Time crunch or not, I still had some time to play the banjo and I have been working on a few things. I am always trying to improve my playing and this includes my banjo tone as well. The biggest improvements that I have made to my sound have come from changes to my right hand technique. There is no way to overlook the importance of your right hand; how you pick the strings makes a huge difference in the sound of your banjo.
Finger picks and thumb picks can also change your sound too, I have started to bend my finger picks right to the shape of my fingertips. The clarity and strength of each individual note is much better with the picks rounded back against my finger. If you look at the cover of Tony Trischka’s new book, illustrated below, you can see how he bends his picks, that’s what I’m talking about.

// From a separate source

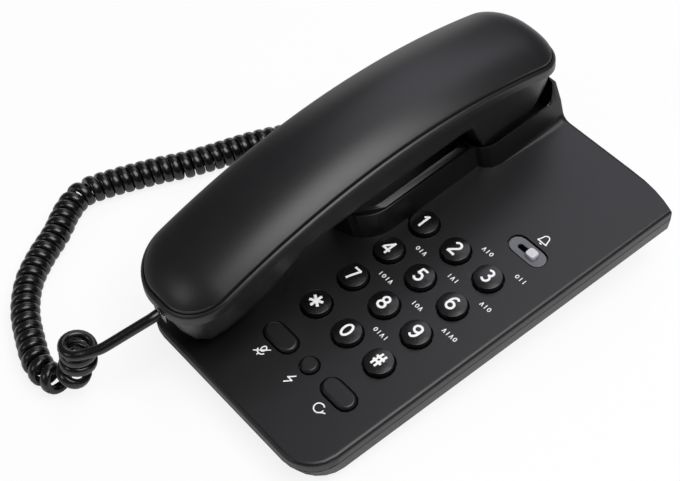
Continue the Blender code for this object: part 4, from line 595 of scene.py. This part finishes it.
# Strokes of each sign in millimetres, from the key's middle
SIX = [arc(0.15, 0, 1.8, 2.9, 52, 180) + arc(0, -1.25, 1.7, 1.65, 180, 540)]
SIGNS = {
    "1": [[(-1.25, 1.5), (0.3, 2.9)], [(0.2, 3.3), (0.2, -3.4)]],
    "2": [arc(0, 1.35, 1.6, 1.55, 165, -40) + [(-1.8, -2.9)], [(-2.0, -2.9), (2.0, -2.9)]],
    "3": [arc(-0.1, 1.5, 1.45, 1.4, 145, -90), arc(-0.05, -1.3, 1.65, 1.6, 90, -145)],
    "4": [[(0.8, 3.3), (0.8, -3.4)], [(0.95, 3.0), (-1.9, -1.3)], [(-2.2, -1.4), (2.0, -1.4)]],
    "5": [[(1.6, 2.9), (-1.3, 2.9)], [(-1.0, 3.2), (-1.3, 0.1)], arc(-0.05, -1.15, 1.7, 1.75, 135, -145)],
    "6": SIX,
    "7": [[(-1.8, 2.9), (1.9, 2.9)], [(1.65, 3.1), (-0.65, -3.4)]],
    "8": [arc(0, 1.45, 1.4, 1.4, 90, 450), arc(0, -1.4, 1.7, 1.5, 90, 450)],
    "9": [[(-x, -y) for x, y in SIX[0]]],
    "0": [arc(0, 0, 1.7, 2.9, 90, 450)],
    "*": [[(STAR_REACH * math.sin(turn), STAR_REACH * math.cos(turn)),
           (-STAR_REACH * math.sin(turn), -STAR_REACH * math.cos(turn))]
          for turn in (0, math.pi / 3, 2 * math.pi / 3)],
    "#": [[(-0.65, 3.2), (-1.25, -3.2)], [(1.25, 3.2), (0.65, -3.2)], [(-2.2, -1), (2.2, -1)],
          [(-2.2, 1), (2.2, 1)]],
}

key_cap = turned("key_cap", key_profile())
smooth_by_angle(key_cap)
for label, (x, y) in KEY_SPOTS.items():
    body = "key_" + {"*": "star", "#": "hash"}.get(label, label)
    place = DECK @ Matrix.Translation((x, y, 0))
    cap = bpy.data.objects.new("cap_" + body, key_cap.data.copy())
    bpy.context.scene.collection.objects.link(cap)
    settle(cap, key_abs, body, place)
    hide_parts(body)
    sign = printed_strokes("sign_" + body, SIGNS[label], STAR_STROKE if label == "*" else SIGN_STROKE)
    for vert in sign.data.vertices:
        vert.co.x += SIGN_SHIFT.x
        vert.co.y += SIGN_SHIFT.y
        vert.co.z += key_height(vert.co.xy.length)
    settle(sign, sign_ink, body, place)
bpy.data.objects.remove(key_cap)

nib_turns = [math.pi / 2 * step / NIB_STEPS for step in range(NIB_STEPS + 1)]
nib = turned("nib_key_5", [(NIB_RADIUS * math.sin(turn), NIB_HEIGHT * math.cos(turn)) for turn in nib_turns]
             + [(NIB_RADIUS, -NIB_ROOT), (0, -NIB_ROOT)], steps=24)
smooth_by_angle(nib)
x, y = KEY_SPOTS["5"]
settle(nib, key_abs, "key_5", DECK @ Matrix.Translation((
    x + NIB_SHIFT.x, y + NIB_SHIFT.y, key_height(NIB_SHIFT.length))))

# Marks on the deck. Groups of plain rings, bars and hooks in white pad print, one beside each of nine
# keys, behind it on its right.
MARK_STROKE = 0.42 * MM
MARK_STEP = 2.0
MARK_SHIFT = Vector((8.9, 9.7)) * MM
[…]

The next thing to discuss is how you pick the strings, the thumb is the most important and the picture on Tony’s book shows a typical position for your thumb. As everybody has a different set of circumstances, you should adjust your position to allow you to pick square to the string. Your thumb pick won’t be straight on to the strings, but angled back to give you some room to get between them. Watch out that you don’t let your thumb fly away, this just means to keep your thumb close to the string you are about to pick. If you let your thumb move too much it is hard to pick cleanly. The last thing to mention about the thumb is dynamics, you need to be able to play the fifth string softly at times, but also be able to snap that string and play hammer ons and pull offs. Keep your picking solid and under control, strive to play your best and you’ll be surprised how good you can be.
There are many different types and gauges of picks. I have tried a lot of different ones, but I keep coming back to a few of my favourites. Dunlop Zookies (with a 20 degree angled tip), Nationals and a few other Dunlops are the thumb picks that work for me. As for the fingers I always return to Dunlop stainless steel (.20 – .25) but Propiks are good too.